Merger control rules and procedure
The Commission has the duty to assess mergers and acquisitions involving companies with a turnover above certain thresholds (see Article 1 of the Merger Regulation) and to prevent concentrations that would significantly impede effective competition in the EEA or any substantial part of it.
The vast majority of notified mergers do not pose competition problems and are cleared after a routine review. From the moment a transaction is notified, the Commission generally has a total of 25 working days to decide whether to grant approval (phase I) or to start an in-depth investigation (phase II).
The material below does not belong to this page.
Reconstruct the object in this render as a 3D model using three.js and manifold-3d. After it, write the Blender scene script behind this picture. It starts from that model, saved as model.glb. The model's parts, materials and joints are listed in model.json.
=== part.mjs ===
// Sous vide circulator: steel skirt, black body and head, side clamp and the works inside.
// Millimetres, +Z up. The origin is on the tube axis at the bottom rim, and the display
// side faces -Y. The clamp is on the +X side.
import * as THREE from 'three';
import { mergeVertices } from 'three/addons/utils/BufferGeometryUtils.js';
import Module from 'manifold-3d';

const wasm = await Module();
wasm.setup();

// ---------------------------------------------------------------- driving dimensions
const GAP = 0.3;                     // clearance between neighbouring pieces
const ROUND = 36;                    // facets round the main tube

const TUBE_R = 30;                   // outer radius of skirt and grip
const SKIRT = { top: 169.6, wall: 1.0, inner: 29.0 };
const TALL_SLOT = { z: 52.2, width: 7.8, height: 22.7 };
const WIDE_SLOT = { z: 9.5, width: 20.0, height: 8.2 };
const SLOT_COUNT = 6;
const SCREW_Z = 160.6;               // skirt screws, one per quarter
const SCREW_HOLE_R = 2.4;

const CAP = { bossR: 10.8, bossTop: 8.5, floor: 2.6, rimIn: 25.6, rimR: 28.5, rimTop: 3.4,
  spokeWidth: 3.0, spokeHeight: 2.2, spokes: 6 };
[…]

There are currently eight on-going phase II merger investigations:
- the planned acquisition of Jazztel by Orange in the Spanish telecommunications market. The deadline for a decision is 30 April 2015;
- the planned acquisition of Biomet by Zimmer, both of the US, with a decision deadline on 26 May 2015;
- the proposed joint venture between two of the world's leading coffee manufacturers, Douwe Egberts Master Blenders 1753 B.V. of the Netherlands, and Mondelēz International Inc. of the US. The Commission's deadline for a final decision is 1 June 2015;
- the proposed joint venture between the three collective rights management organisations PRSfM, STIM and GEMA for the online licensing of musical works, with a deadline on 26 June 2015;
- the proposed acquisition of US-based rotating equipment manufacturer Dresser-Rand by Siemens of Germany, with a deadline on 30 June 2015;
- the proposed acquisition of ADM's industrial chocolate business by Cargill, with a deadline on 8 July 2015;
- the proposed acquisition of Alstom's energy related divisions by General Electric with a deadline on 8 July 2015;
- the proposed acquisition of the Greek gas transmission system operator DESFA by the Azeri state oil company SOCAR.